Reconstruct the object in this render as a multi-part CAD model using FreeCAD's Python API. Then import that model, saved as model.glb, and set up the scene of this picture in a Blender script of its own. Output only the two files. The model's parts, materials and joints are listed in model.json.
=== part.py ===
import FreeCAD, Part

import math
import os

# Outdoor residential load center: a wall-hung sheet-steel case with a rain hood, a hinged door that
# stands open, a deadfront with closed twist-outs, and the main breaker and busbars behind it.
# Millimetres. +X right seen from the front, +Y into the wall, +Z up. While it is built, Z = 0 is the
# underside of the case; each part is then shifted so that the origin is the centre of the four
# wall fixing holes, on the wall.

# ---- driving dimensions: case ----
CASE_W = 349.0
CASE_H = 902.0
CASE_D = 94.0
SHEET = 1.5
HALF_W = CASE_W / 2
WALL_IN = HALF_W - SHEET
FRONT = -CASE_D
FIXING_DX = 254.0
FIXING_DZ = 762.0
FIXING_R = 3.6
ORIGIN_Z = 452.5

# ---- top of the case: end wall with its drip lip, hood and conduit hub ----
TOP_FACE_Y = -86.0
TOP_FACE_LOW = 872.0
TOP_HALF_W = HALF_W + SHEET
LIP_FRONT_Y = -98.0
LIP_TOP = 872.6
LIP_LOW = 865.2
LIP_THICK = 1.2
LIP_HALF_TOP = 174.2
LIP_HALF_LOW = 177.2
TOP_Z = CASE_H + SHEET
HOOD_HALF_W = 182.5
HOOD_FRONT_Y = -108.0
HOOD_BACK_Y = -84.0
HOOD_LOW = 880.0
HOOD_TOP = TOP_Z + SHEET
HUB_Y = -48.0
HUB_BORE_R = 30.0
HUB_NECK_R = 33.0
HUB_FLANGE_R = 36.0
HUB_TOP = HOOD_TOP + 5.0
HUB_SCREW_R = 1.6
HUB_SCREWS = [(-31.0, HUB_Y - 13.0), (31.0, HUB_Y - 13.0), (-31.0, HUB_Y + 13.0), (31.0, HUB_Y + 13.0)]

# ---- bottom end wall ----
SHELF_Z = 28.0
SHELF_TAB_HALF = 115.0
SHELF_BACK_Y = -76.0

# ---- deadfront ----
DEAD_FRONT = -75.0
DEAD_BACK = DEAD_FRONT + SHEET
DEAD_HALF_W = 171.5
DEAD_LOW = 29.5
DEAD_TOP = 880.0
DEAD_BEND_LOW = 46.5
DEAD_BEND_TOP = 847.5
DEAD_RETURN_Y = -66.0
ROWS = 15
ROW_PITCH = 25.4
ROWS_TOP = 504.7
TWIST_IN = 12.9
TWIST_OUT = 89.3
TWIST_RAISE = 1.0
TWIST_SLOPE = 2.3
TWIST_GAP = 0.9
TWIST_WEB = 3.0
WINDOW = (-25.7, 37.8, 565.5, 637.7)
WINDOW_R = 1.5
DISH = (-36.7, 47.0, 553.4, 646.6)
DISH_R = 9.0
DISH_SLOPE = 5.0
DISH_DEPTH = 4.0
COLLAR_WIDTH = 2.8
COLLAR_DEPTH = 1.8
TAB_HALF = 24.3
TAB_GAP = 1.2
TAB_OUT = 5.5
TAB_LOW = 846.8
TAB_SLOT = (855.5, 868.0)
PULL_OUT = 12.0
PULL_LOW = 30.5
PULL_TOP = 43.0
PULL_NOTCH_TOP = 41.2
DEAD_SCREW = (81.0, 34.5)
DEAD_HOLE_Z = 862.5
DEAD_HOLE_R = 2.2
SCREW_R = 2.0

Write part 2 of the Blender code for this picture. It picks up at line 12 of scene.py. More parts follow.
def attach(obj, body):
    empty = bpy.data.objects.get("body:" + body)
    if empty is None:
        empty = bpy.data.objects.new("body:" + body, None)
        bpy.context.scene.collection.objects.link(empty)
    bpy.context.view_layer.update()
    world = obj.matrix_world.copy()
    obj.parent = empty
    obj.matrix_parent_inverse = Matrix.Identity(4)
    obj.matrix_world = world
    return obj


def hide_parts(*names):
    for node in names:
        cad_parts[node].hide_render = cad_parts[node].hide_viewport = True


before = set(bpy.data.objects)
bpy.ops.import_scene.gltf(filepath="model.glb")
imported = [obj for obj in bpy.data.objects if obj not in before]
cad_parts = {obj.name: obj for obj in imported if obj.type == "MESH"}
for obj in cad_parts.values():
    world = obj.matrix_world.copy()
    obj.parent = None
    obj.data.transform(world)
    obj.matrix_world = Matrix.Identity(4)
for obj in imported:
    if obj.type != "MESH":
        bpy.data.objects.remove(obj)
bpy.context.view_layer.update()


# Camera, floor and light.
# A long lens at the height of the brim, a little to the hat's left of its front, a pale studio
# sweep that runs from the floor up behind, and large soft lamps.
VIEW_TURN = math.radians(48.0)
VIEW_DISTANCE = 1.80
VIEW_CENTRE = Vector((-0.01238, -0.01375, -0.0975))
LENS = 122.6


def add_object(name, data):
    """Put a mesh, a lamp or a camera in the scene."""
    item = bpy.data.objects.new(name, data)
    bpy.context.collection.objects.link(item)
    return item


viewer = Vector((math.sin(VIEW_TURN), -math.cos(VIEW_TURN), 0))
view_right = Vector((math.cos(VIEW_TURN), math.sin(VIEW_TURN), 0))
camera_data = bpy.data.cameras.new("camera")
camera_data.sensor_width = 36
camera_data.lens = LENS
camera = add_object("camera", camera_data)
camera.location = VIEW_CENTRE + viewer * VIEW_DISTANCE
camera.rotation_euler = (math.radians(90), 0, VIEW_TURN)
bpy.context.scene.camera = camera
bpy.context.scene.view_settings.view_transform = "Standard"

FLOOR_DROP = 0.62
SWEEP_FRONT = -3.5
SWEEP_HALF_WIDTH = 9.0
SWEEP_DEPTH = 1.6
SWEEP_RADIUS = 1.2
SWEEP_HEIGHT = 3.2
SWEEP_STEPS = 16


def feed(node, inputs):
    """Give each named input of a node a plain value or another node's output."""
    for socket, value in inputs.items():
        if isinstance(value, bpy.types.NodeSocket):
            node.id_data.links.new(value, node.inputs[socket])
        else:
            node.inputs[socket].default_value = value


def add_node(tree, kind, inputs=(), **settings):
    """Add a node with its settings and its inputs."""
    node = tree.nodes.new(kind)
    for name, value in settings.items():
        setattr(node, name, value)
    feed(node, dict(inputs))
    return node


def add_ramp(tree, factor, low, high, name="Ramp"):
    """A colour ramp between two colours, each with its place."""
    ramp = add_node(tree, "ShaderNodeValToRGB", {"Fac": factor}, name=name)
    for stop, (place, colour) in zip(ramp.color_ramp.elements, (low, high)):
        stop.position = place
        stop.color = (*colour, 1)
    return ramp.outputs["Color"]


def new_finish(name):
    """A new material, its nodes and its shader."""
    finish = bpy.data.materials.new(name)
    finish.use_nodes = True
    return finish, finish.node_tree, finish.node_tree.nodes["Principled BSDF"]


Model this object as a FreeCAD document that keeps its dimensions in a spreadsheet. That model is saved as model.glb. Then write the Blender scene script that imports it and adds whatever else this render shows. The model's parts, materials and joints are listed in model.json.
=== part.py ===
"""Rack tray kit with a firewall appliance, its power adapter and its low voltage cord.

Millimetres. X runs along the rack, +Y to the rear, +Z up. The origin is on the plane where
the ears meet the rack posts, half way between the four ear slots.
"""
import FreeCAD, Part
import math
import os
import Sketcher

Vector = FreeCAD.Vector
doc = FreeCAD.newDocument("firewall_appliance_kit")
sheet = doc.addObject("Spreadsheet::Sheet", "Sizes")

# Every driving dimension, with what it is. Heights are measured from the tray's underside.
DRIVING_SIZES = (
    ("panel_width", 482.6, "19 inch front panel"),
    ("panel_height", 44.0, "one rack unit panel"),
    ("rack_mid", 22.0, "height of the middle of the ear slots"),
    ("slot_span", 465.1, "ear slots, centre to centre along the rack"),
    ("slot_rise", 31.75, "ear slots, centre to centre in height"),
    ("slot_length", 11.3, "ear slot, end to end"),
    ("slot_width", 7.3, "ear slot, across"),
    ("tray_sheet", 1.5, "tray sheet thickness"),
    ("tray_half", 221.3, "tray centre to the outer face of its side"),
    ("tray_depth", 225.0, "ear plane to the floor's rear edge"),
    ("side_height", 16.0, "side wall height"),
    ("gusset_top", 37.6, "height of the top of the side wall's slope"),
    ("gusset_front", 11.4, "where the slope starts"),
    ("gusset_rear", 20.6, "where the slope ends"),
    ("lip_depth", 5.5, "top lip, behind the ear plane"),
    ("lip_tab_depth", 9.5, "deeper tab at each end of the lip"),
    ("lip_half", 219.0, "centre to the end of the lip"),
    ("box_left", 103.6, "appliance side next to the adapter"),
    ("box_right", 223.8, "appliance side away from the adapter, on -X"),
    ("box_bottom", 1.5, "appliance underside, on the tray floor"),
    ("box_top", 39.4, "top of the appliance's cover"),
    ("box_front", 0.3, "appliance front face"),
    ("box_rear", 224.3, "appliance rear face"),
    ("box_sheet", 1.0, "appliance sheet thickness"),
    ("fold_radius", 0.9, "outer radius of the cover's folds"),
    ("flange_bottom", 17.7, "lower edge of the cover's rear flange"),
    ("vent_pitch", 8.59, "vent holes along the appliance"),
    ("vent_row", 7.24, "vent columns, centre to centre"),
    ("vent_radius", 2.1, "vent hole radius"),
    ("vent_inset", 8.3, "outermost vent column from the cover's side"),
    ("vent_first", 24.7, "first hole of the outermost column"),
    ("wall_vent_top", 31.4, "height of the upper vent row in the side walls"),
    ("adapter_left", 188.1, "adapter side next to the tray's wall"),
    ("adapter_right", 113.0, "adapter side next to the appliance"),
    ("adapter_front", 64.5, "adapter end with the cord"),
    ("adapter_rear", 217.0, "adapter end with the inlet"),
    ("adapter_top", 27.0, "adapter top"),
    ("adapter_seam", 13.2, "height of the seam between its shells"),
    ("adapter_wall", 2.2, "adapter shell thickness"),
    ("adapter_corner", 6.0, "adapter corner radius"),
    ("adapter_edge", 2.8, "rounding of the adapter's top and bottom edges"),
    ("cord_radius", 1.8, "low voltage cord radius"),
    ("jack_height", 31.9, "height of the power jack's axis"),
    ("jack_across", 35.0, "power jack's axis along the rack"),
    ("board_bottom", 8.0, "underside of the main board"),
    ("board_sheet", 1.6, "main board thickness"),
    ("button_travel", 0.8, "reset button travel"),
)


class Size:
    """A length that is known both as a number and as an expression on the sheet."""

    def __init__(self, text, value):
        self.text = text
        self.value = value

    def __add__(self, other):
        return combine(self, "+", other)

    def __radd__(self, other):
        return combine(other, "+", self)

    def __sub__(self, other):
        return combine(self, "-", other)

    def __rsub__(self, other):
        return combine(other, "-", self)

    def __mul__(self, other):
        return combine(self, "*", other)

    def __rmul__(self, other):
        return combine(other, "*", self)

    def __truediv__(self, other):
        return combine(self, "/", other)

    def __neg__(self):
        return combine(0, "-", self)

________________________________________

Quote the records from their first line to the line with "SHELF_BACK_Y = -76.0", inclusive, without adding or dropping anything.

Reconstruct the object in this render as a multi-part CAD model using FreeCAD's Python API. Then import that model, saved as model.glb, and set up the scene of this picture in a Blender script of its own. Output only the two files. The model's parts, materials and joints are listed in model.json.
=== part.py ===
import FreeCAD, Part

import math
import os

# Outdoor residential load center: a wall-hung sheet-steel case with a rain hood, a hinged door that
# stands open, a deadfront with closed twist-outs, and the main breaker and busbars behind it.
# Millimetres. +X right seen from the front, +Y into the wall, +Z up. While it is built, Z = 0 is the
# underside of the case; each part is then shifted so that the origin is the centre of the four
# wall fixing holes, on the wall.

# ---- driving dimensions: case ----
CASE_W = 349.0
CASE_H = 902.0
CASE_D = 94.0
SHEET = 1.5
HALF_W = CASE_W / 2
WALL_IN = HALF_W - SHEET
FRONT = -CASE_D
FIXING_DX = 254.0
FIXING_DZ = 762.0
FIXING_R = 3.6
ORIGIN_Z = 452.5

# ---- top of the case: end wall with its drip lip, hood and conduit hub ----
TOP_FACE_Y = -86.0
TOP_FACE_LOW = 872.0
TOP_HALF_W = HALF_W + SHEET
LIP_FRONT_Y = -98.0
LIP_TOP = 872.6
LIP_LOW = 865.2
LIP_THICK = 1.2
LIP_HALF_TOP = 174.2
LIP_HALF_LOW = 177.2
TOP_Z = CASE_H + SHEET
HOOD_HALF_W = 182.5
HOOD_FRONT_Y = -108.0
HOOD_BACK_Y = -84.0
HOOD_LOW = 880.0
HOOD_TOP = TOP_Z + SHEET
HUB_Y = -48.0
HUB_BORE_R = 30.0
HUB_NECK_R = 33.0
HUB_FLANGE_R = 36.0
HUB_TOP = HOOD_TOP + 5.0
HUB_SCREW_R = 1.6
HUB_SCREWS = [(-31.0, HUB_Y - 13.0), (31.0, HUB_Y - 13.0), (-31.0, HUB_Y + 13.0), (31.0, HUB_Y + 13.0)]

# ---- bottom end wall ----
SHELF_Z = 28.0
SHELF_TAB_HALF = 115.0
SHELF_BACK_Y = -76.0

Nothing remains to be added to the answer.